1. Draw on the expertise of professors who are already -- even without a formal assessment protocol -- doing effective work in teaching, and in understanding what helps students learn. Colleges should create permanent spaces and places for faculty to brag about teaching jobs well done, and offer rewards for individual faculty and programs where effective learning is taking place. Many attempts to institute assessment have unfortunately proceeded from a deficit model – “teaching needs to get better around here, and we are going to bring in consultants and faculty developers to show you the error of your ways.” It may be true that faculty members who have learned to teach on the job – as is true of the vast majority of college and university teachers today – have developed some bad habits and ineffective approaches. But it is also true that there is great teaching going on in every institution. Share and reward what’s working, and recognize faculty expertise as teachers as well as scholars of the disciplines. An important part of this discourse is developing and sharing assessment processes that get at the kind of learning that faculty expect of students and provide insights into how to improve teaching. Encourage that professor who tried something with her students last year that failed to explain to her peers how she learned from that experience and what she is doing now to get better results. This sort of sharing among faculty will do more to advance assessment that improves student learning than providing canned rubrics and requiring end-of-term assessment paperwork.

2. Move toward reward structures that encourage and recognize this kind of faculty collaboration. Develop criteria for excellence in teaching and assessment of student learning, and make them central – not peripheral – to faculty hiring, tenure and promotion. Voices in higher education have been saying this since Ernest Boyer’s work on the scholarship of teaching, but a real change in attitudes about the importance of teaching in faculty life has yet to occur. Take seriously the need to nurture good teaching throughout a faculty member’s career, and institute supportive apprenticeships for new teachers, who still get little to no attention to their development as teachers in their graduate preparation. Legitimize the scholarship of teaching, by recognizing its value alongside disciplinary research, but also create an institutional culture that prizes scholarly teaching. I take the term “scholarly teaching” from my Alverno colleague Tim Riordan, who has written and spoken extensively about the systematic and deliberate and joyous pursuit of the improvement of student learning that should be a part of every faculty member’s professional life.

3. Create communities of practice around teaching and learning issues that faculty themselves see as critical to their work.
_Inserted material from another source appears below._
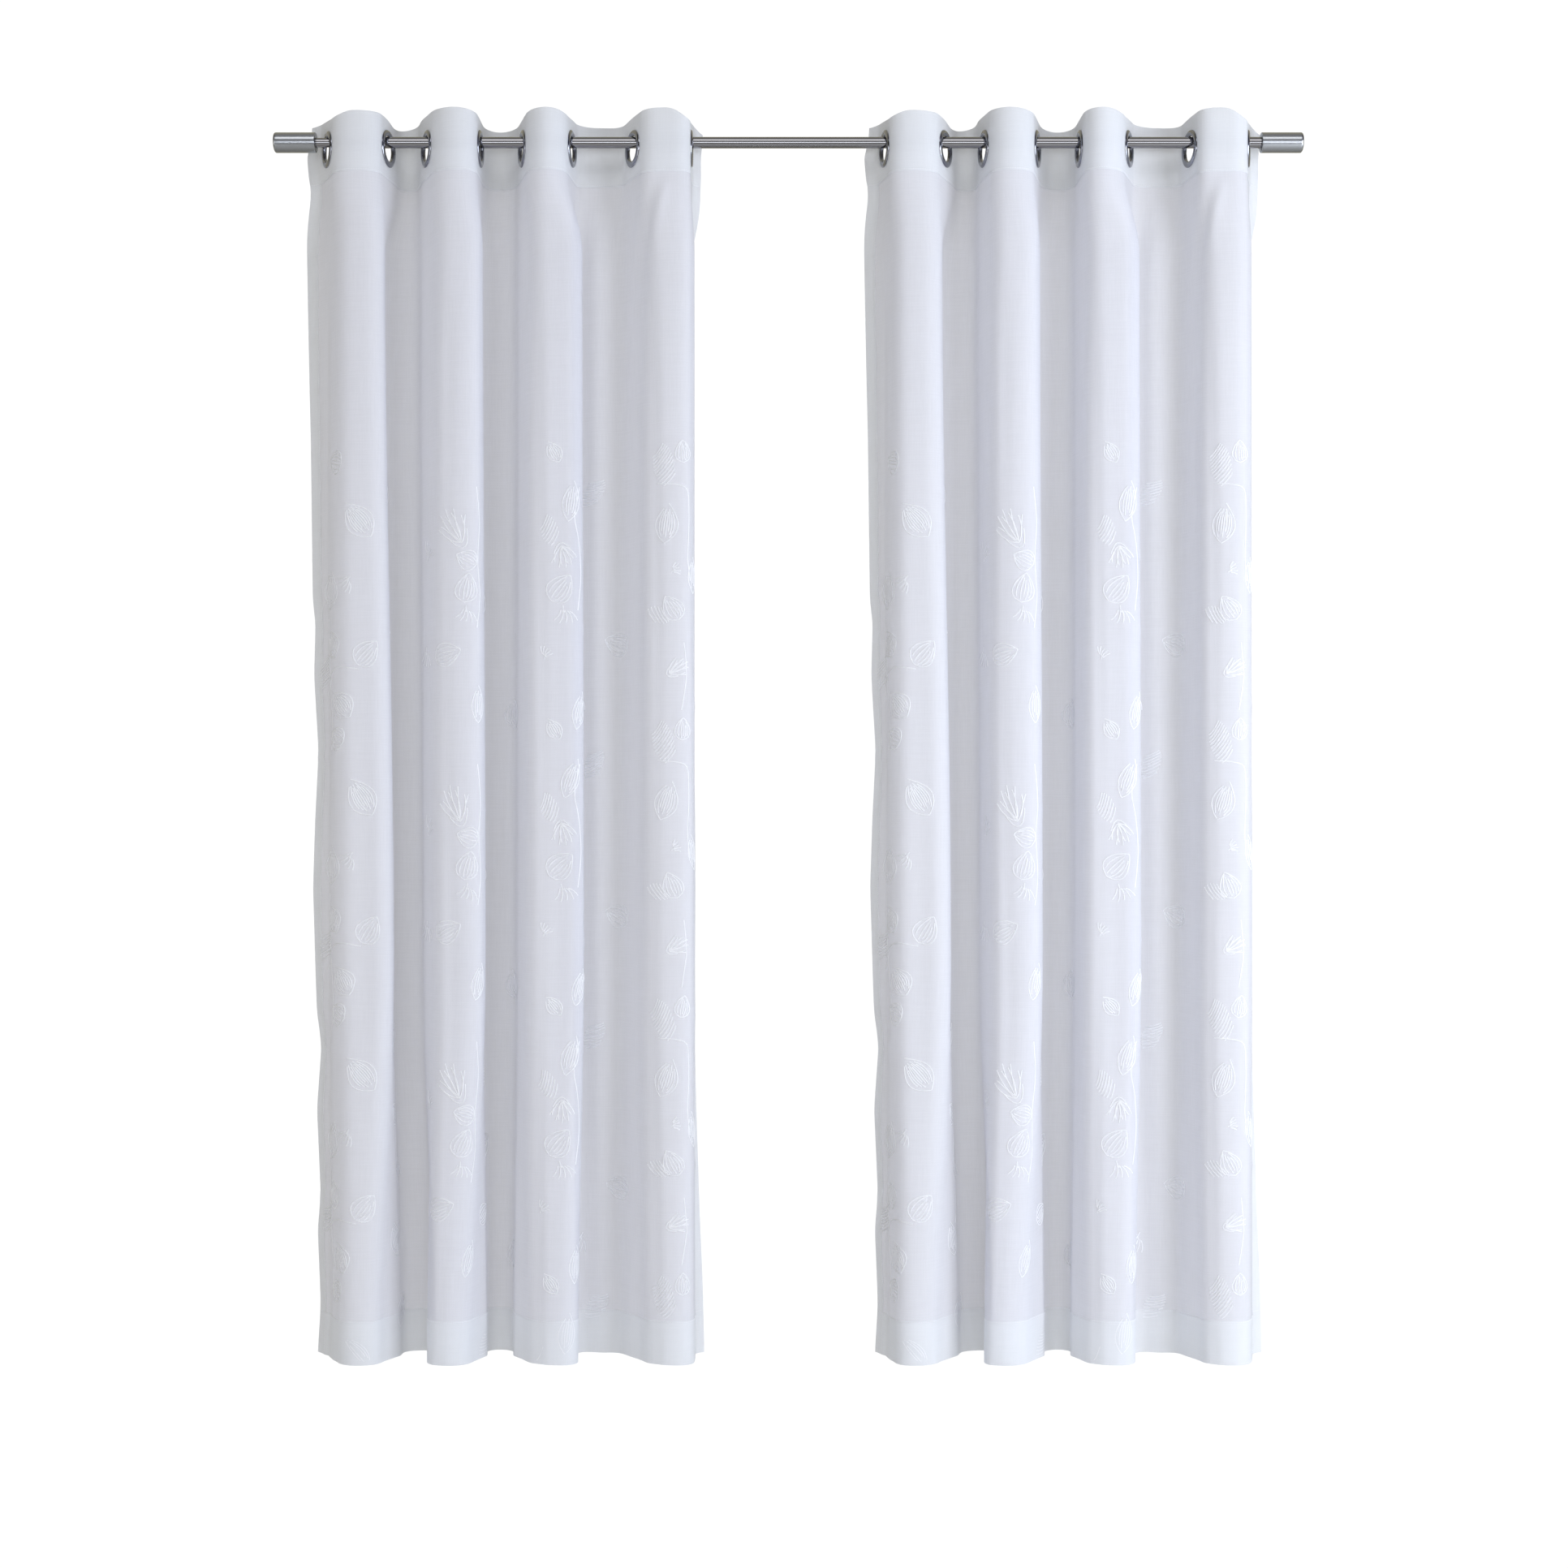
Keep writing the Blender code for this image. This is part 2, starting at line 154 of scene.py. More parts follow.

It can be difficult to reach across institutional divides to have interdisciplinary conversations about teaching and learning, but one way to overcome barriers is to capitalize on informal gatherings to provide sites for discussion of issues faculty are raising in the context of their teaching. Try teaching breakfasts, brown bag lunches for effective assessment, coffees about how to work with brand new or challenging students. At Alverno, our Teachers of New Students has been meeting every Friday over lunch for over 25 years to discuss work with freshman and new transfer students. Institutions can nurture these efforts by upping the catering budget, providing the publicity, and recognizing their worth in official pronouncements by institutional leaders. It is surprising but true that discussion of teaching and assessing student learning can be just as intellectually stimulating as discussing disciplinary research, does more to create a community of shared interest among the faculty, and validates good teaching efforts.
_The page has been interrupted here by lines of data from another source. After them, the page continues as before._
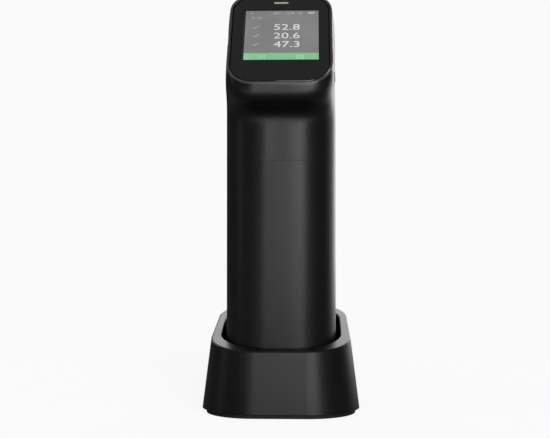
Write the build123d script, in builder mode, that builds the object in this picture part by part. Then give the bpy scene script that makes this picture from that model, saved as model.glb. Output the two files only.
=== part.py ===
from build123d import *
import os
from math import atan2, cos, degrees, hypot, radians, sin, sqrt, tan

# Handheld sphere spectrophotometer standing in its calibration cradle.
# Millimetres. Origin on the table under the middle of the cradle, +Z up,
# the screen looks towards -Y, and +X is to the right of somebody reading it.

# ---------------------------------------------------------------- sizes
# Clearances
slip_gap = 0.15             # lids, plugs and boards in their pockets, all round
key_gap = 0.35              # a key in its opening, all round
spin_gap = 0.06             # radial, a turning neck in its bore
port_gap = 0.2              # between the port ring and what it faces
thread_share = 0.78         # core hole of a self-cutting screw, as a share of its shank

# Cradle
foot_pad_height = 2.2
foot_pad_inset = 2.0
rim_side_width = 5.4        # material beside the well, at the rim's lowest point
rim_end_width = 4.95
cradle_corner_growth = 2.9  # how much its corner radius at the foot exceeds the well's
cradle_side_draft = 0.127   # run inwards per mm of height
cradle_end_draft = 0.094
cradle_wall = 2.4
rim_front_height = 31.5     # lowest point of the rim
rim_slope = 12.5            # degrees, rising to the back
rim_land = 3.0              # material under the rim
rim_break = 0.5             # broken edge along the rim
bottom_plate_thickness = 2.0
well_gap = 2.3              # daylight between handle and well
well_wall = 2.2
well_floor_height = 10.0
well_floor_thickness = 2.4
guide_rib_gap = 0.35
guide_rib_width = 2.4
guide_rib_rise = 17.0
seat_ring_thickness = 2.0
seat_ring_width = 4.2
seat_ring_margin = 0.4
cradle_screw_inset = 12.2   # from the foot's outline, along X and along Y
cradle_boss_radius = 3.3
cradle_boss_height = 18.0
cradle_screw_radius = 1.45
cradle_screw_length = 11.0

# White tile in the cradle
tile_radius = 13.5
tile_thickness = 3.0
tile_cushion_thickness = 2.0
tile_cushion_bore = 7.0
holder_wall = 2.7
holder_floor = 1.8
holder_flange_width = 3.5
holder_flange_thickness = 1.0

# Handle and case
handle_width = 54.0
handle_depth = 66.0
handle_radius = 20.3
handle_rise = 124.0         # straight part, from the nose up
nose_thickness = 3.0
nose_break = 0.8
case_wall = 2.6
seam_position = 2.0         # the case parts in this plane, in Y
seam_width = 0.5
seam_depth = 0.5

# Head
panel_tilt = 50.6           # degrees from the horizontal
chin_rise = 21.5            # from the top of the straight part to the lip
chin_reach = 14.0           # how far the lip stands out over the handle
bend_run_in = 14.0          # straight length that is drawn as one surface with the bend
head_side_tuck = 0.9        # of the head's sides, where the keys and the socket are
display_side_margin = 3.95  # glass beyond the display
display_end_margin = 9.45
glass_radius = 11.2
glass_thickness = 1.5
glass_edge_break = 0.25
bevel_width = 1.1           # sloped border round the glass
bevel_rise = 0.6
border_land = 0.5
gasket_thickness = 0.4
shelf_thickness = 1.8       # the case under the glass

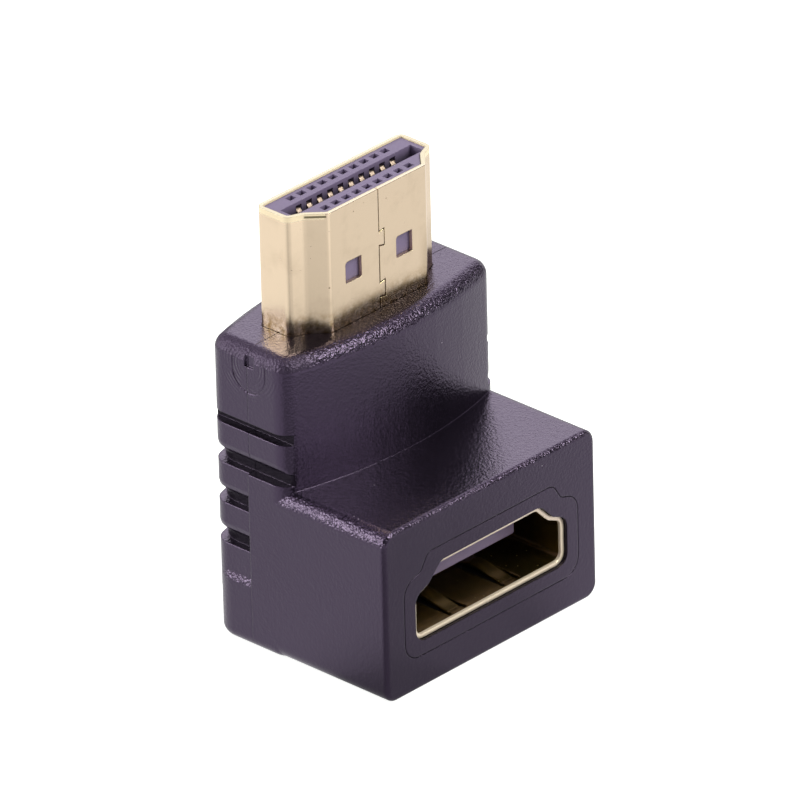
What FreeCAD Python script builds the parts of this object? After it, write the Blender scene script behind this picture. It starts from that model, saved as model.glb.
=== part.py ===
import FreeCAD, Part
import math
import os

# Right angle digital video adapter, in mm.
# +Z up, the plug points up, the socket mouth faces -Y, X runs along both connectors.
# The origin is at the middle of the bounding box in plan, on the flat underside.

# standard connector interface
PLUG_WIDTH = 13.9            # outside width of the plug shell
PLUG_HEIGHT = 4.45           # outside height of the plug shell
SHELL_WALL = 0.3             # sheet of both shells
MATE_CLEAR = 0.08            # play between a plug and a socket opening, per side
CONTACT_PITCH = 1.0          # along X in each row
WIDE_COUNT = 10              # contacts in the wide row
NARROW_COUNT = 9             # contacts in the narrow row

# half outline of the plug, x against w, w positive towards the wide side
SIDE_DROP = 2.78             # wide face down to where the side wall starts to turn in
STEP_X = 5.8                 # inner corner of the shoulder
STEP_W = -1.05
NARROW_HALF = 4.65           # half width of the narrow face
OUTLINE_R = (0.5, 0.55, 0.8, 0.45)

# overall layout
RIM_Z = 31.1                 # plug rim above the underside
HOUSING_Z = 22.3             # top of the upright block
FRONT_REACH = 11.8           # plug axis to the mouth face
BACK_REACH = 5.35            # plug axis to the crown of the back face
PLUG_Y = (FRONT_REACH - BACK_REACH) / 2
FRONT_Y = PLUG_Y - FRONT_REACH
UPRIGHT_HALF_Y = 4.9         # half thickness of the upright at its middle
PARTING_Y = PLUG_Y + BACK_REACH - UPRIGHT_HALF_Y
SOCKET_Z = 6.14              # middle of the socket opening

# upright block
UPRIGHT_HALF_X = 10.05
BULGE_R = 32.0               # crowned front and back faces
CROWN_ARCS = 6               # each crown is drawn as this many equal arcs
CORNER_R = 1.3
TOP_R = 1.05

# finger grooves in both ends
GROOVE_COUNT = 4
LEDGE_Z = 7.08               # floor of the lowest groove
GROOVE_PITCH = 2.99
GROOVE_H = 0.76
GROOVE_DEEP = 0.58
GROOVE_BACK_R = 2.3          # corner of the recessed core at the back
GROOVE_FRONT_R = 0.4
RIB_ROUND = 0.8              # height of the round under each rib
RIB_STEPS = 3
TOP_GROOVE_DEEP = 0.7
SHOULDER_GROOVE = 2          # grooves below the one whose floor is the block's shoulder

# foot flange behind the parting plane
FLANGE_R = 1.8
FLANGE_Z = 4.55
UPRIGHT_LAP = 1.0            # the upright runs on this far inside the flange
FLANGE_SLOPE = 1.3           # height of the slope, part of it inside the upright
SLOPE_IN = 0.3
FOOT_R = 0.75

# socket block, as wide as the flange
BLOCK_HALF_X = 10.25
BLOCK_Z = 12.6
BLOCK_R = 1.0
BLOCK_FRONT_R = 0.35

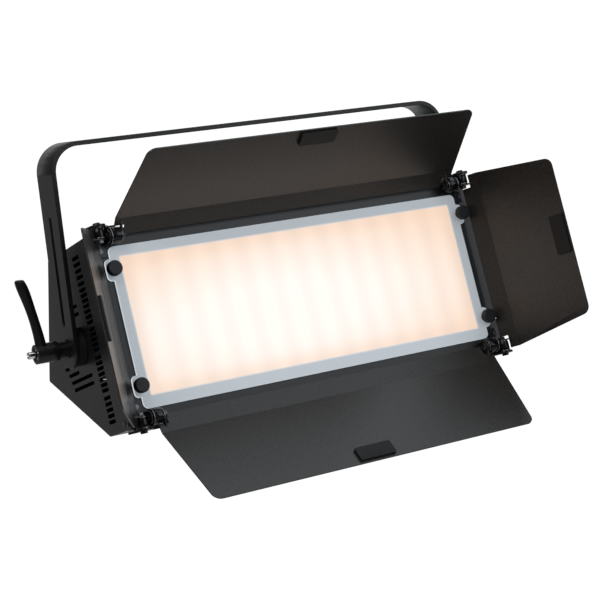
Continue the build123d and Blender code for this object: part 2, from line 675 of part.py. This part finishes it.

4. Emphasize that collaboration to improve the teaching and assessing of student learning need not violate academic freedom or faculty autonomy. Professors have a shared responsibility for student learning, and that responsibility depends in part on where we teach. We have a duty to take into account the make-up of the student body, the mission of the institution, and in the best cases, what’s consistent with the shared pedagogical approach of the faculty. Faculty agreement to establish and assess student learning outcomes can provide a framework for curricular coherence, while avoiding a restrictive rigidity for either faculty or students. It is vital to preserve for professors the space to teach their disciplines in light of their own understandings and interpretations, but equally vital to uphold the promise of effective teaching and learning that is extended in the mission of every college. In our experience faculty can collectively coordinate assessment across the curriculum to make learning more accessible, meaningful and rigorous for students, without having to give up the ways of knowing and methods of inquiry appropriate to their disciplines.

5. In working with institutions everywhere, we have also learned that leadership on behalf of improving learning and assessment – both formal and informal – is critical. Administrators can sometimes get things started, but it is faculty members who keep assessment going and meaningful. Without the expertise in and advocacy for assessment of faculty members who have their colleagues’ respect, there is little hope that assessment practices will persist when the accreditors have gone away or the provost has left the room. Recognizing a faculty member’s emerging expertise in assessment by making responsibility for assessment part of his or her load is commendable. Adding responsibility for assessment to the load of a talented but already overburdened faculty member means the job just will not get done. Be realistic about the time it will take for individuals, departments, and corporate faculties to work together in new ways to take responsibility for improving student learning, establish goals and timelines for the process, and celebrate milestones along the way.

Instituting assessment from the ground up takes resources in time, talent, attention, publicity, and developing faculty expertise. Cultural change will be required, as will long term leadership and support. But from the perspective of those who have been engaged in assessing from the ground up, its rewards in terms of student learning and, ultimately, faculty satisfaction at a mission achieved, are well worth it.